According to this official, "the Israelis would have been a damn sight smarter if they had left a road open for the Palestinians to get out." He reasoned that many Palestinians with families here might have been tempted to evacuate them if the Israelis had not sealed off West Beirut from all sides with as many as 30,000 troops, at least 300 tanks, hundreds of armored vehicles and heavy guns and an armada of Navy gunboats.

"What the Israelis have done is forge a form of unity on the Palestinians," the diplomat said. "Even those who would have liked to leave are forced to stand and fight."

Lebanese and foreign observers see this and several other factors as contributing to an increasingly unfavorable Israeli military position.

They point out that despite repeated statements by Israeli leaders that the Army would not allow the conflict to degenerate into a war of attrition, that is precisely what has happened. While the latest cease-fire generally has held for the past week, sporadic sniping in Beirut's southern suburbs and guerrilla attacks behind Israeli lines in southern Lebanon reportedly have caused a number of casualties on both sides.

The Israelis also have shown signs of getting bogged down in the morass of Lebanese internal politics. The Israeli Army has been forced to intervene, for example, to keep peace between its Christian rightist allies of the Phalangist militia and rival Moslems of the Druze sect in Israeli-occupied areas.
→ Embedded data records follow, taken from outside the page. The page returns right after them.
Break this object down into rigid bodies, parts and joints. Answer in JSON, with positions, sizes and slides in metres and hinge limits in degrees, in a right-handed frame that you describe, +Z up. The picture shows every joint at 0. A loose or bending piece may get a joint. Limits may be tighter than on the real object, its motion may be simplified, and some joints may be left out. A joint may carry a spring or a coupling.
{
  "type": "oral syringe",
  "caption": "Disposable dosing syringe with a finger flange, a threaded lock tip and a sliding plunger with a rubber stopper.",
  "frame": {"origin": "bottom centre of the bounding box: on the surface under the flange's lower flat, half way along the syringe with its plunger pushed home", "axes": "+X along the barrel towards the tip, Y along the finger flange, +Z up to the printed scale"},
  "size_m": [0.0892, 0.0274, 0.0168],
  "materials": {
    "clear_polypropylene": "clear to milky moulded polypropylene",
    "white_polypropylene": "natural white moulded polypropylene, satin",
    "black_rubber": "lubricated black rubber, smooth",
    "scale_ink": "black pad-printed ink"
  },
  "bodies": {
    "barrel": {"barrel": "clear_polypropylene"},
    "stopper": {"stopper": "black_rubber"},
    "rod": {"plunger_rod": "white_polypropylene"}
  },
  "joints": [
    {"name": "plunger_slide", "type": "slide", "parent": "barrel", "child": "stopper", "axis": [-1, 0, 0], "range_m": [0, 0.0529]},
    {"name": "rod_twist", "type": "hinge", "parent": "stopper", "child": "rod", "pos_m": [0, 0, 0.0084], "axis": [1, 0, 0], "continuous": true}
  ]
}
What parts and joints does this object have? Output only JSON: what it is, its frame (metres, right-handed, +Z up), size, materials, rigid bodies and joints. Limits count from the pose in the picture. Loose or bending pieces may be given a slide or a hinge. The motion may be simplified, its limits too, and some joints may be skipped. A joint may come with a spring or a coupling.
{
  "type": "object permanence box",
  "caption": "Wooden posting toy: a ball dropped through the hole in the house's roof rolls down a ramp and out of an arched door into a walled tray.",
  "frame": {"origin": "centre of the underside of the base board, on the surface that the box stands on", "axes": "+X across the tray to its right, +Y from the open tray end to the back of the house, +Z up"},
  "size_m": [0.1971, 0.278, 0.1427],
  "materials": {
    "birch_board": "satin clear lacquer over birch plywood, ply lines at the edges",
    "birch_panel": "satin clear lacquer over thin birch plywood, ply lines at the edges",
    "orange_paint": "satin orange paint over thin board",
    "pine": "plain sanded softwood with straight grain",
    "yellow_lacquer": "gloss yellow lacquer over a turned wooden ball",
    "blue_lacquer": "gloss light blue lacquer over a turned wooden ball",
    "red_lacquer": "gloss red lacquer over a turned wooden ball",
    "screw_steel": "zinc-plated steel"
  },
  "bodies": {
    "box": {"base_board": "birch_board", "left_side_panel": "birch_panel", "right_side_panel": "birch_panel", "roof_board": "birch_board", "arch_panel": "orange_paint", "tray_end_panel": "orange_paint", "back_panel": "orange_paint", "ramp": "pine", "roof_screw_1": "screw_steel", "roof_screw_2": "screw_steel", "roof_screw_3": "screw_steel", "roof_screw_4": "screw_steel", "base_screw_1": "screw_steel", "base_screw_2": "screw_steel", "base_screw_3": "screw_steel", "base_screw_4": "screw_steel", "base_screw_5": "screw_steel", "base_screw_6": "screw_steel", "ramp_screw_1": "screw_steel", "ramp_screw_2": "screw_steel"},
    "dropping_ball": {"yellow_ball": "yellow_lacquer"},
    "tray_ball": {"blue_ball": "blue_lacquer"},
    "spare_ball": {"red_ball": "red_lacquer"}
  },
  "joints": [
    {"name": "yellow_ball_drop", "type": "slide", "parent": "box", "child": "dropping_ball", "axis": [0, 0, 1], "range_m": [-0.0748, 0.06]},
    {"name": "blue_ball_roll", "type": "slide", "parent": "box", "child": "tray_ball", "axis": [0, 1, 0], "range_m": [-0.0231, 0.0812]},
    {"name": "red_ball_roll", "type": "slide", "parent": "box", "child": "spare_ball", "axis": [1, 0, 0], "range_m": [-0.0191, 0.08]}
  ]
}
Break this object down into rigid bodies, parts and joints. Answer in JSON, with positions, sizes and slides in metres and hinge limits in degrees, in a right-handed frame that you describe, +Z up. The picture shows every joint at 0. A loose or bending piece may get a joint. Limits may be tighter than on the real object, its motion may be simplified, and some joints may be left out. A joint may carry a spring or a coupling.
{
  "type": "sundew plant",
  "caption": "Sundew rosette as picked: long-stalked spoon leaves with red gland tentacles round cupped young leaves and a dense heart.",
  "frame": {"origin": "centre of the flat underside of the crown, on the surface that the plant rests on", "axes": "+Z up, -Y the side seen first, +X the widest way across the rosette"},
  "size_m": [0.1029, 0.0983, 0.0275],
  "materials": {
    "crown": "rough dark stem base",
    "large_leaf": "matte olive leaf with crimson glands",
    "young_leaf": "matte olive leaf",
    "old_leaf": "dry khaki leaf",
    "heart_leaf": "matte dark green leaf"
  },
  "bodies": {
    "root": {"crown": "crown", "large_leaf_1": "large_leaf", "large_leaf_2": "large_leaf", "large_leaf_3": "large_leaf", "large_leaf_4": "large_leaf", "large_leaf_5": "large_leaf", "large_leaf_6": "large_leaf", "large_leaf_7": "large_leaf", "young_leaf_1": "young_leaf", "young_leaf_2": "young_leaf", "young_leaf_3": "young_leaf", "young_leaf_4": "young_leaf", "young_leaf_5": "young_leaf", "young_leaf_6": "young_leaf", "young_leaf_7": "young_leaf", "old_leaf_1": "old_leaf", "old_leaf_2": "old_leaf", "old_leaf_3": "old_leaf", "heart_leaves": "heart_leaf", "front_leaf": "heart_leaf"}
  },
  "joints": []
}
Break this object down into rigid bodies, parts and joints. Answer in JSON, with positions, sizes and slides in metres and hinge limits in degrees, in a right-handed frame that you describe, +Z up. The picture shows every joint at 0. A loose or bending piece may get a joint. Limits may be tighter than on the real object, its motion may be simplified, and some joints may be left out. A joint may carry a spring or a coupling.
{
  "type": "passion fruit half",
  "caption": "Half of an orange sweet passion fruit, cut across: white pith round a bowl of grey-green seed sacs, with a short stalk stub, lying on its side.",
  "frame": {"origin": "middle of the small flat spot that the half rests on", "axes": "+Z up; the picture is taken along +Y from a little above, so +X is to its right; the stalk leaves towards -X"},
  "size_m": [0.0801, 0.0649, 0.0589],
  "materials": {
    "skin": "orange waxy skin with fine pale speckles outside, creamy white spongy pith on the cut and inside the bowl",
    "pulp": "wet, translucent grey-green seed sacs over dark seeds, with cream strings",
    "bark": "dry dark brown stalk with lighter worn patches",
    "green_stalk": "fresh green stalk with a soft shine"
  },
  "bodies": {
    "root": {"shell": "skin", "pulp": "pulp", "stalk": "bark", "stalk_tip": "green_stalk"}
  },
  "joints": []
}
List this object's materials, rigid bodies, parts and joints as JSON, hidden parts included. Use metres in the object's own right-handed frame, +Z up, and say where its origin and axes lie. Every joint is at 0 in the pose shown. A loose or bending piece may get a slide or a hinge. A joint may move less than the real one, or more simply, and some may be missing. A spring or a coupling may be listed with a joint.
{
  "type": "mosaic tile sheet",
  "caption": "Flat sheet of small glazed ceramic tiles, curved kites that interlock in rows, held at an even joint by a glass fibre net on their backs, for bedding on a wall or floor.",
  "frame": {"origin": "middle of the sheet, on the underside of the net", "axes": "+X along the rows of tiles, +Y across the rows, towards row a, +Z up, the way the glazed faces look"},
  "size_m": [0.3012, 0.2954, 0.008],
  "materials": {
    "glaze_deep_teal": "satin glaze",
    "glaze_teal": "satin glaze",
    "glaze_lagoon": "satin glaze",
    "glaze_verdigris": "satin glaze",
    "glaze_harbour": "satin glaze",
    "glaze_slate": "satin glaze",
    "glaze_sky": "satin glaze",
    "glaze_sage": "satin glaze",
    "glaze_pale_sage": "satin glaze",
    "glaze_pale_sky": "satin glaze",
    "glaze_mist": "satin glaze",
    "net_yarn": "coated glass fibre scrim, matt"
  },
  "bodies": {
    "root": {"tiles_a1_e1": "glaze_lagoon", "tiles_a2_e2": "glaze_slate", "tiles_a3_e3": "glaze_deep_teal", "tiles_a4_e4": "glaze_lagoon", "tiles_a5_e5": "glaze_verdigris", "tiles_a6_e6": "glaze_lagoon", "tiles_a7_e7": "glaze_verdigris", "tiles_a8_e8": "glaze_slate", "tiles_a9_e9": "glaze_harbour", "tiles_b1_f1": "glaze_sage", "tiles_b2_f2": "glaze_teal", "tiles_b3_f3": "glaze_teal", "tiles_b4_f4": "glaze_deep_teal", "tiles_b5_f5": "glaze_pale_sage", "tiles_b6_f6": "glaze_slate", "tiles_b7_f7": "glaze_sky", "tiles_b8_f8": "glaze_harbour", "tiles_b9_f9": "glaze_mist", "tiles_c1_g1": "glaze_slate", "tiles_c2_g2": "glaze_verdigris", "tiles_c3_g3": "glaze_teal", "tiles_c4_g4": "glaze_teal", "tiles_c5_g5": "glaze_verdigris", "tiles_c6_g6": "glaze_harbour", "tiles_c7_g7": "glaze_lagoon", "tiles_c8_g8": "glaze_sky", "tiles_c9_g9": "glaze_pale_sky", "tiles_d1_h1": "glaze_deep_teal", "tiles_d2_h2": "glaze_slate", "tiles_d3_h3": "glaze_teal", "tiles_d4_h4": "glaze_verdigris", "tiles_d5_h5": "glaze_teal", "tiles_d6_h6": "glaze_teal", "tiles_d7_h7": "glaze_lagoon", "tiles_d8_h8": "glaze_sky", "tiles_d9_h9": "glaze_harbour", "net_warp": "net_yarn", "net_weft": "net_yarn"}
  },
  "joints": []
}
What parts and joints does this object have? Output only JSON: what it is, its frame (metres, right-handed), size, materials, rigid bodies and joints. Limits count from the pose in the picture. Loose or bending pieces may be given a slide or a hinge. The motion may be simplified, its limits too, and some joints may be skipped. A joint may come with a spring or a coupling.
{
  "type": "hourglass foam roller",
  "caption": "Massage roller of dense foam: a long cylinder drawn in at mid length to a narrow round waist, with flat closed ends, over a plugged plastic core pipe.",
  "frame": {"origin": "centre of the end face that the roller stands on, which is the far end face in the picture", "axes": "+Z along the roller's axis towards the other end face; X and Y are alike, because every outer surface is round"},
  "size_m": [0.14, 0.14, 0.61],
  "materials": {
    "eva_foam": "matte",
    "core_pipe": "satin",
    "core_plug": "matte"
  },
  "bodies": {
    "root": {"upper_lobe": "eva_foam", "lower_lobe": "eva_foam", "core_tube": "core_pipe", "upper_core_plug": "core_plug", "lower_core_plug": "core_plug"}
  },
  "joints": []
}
The Phalangists have been trying to extend their zone of control on the coattails of the Israelis, who also have an interest in courting Lebanese Druze and Shiite Moslems.

Confronted with mounting opposition to the war at home and abroad, Israel also faces the prospect of a huge domestic and international outcry if it tries to storm West Beirut. Meanwhile, the Army runs the risk of unprecedented morale problems as the debate over the war seeps through the ranks.

Such are the Israeli Army's problems that some observers feel the tables might be turning. If the present situation continues, they believe, the Israelis might be forced to cast around at some point for a face-saving formula to leave Lebanon.

"The Israelis are in a tight spot," a Lebanese Christian Cabinet minister said. "A political solution now signifies a victory for the PLO."

He said that with the United States trying to negotiate a political settlement and seemingly committed to preventing an Israeli attack on West Beirut, the PLO is in a good position to extract U.S. concessions that would advance its pursuit of a homeland. Even by leaving Beirut and Lebanon, the minister said, the PLO might be able to claim a "defensive victory"--remaining intact politically, having carried on a war with Israel longer than any Arab country and possibly gaining some kind of U.S. political compensation.

The minister and some Palestinian leaders suspect that, aware of these prospects, Israeli Defense Minister Ariel Sharon may be preparing a military strike that would deny the PLO any political triumph.

It is this fear, Lebanese observers say, that tempts the Palestinian leaders to withdraw and forgo the bigger but much riskier victory that would result if they managed to hold their ground.

As for the United States, one well-informed Lebanese observer said President Reagan may have more to gain politically than he realizes if he "saves Arafat's head." In this analyst's view, such a result would greatly boost pro-U.S. moderates in the Arab world--notably Egypt and Saudi Arabia--while leaving the Soviet Union and its allies out of the picture. Already, he said, there is a strong anti-Soviet mood among even some leftist Palestinian leaders about Moscow's negligible response to the crisis.

And, consciously or not, even hard-line Palestinian spokesmen have adopted the phrase that the late Egyptian president, Anwar Sadat, often used: as far as the Middle East is concerned, the United States holds nearly all the cards.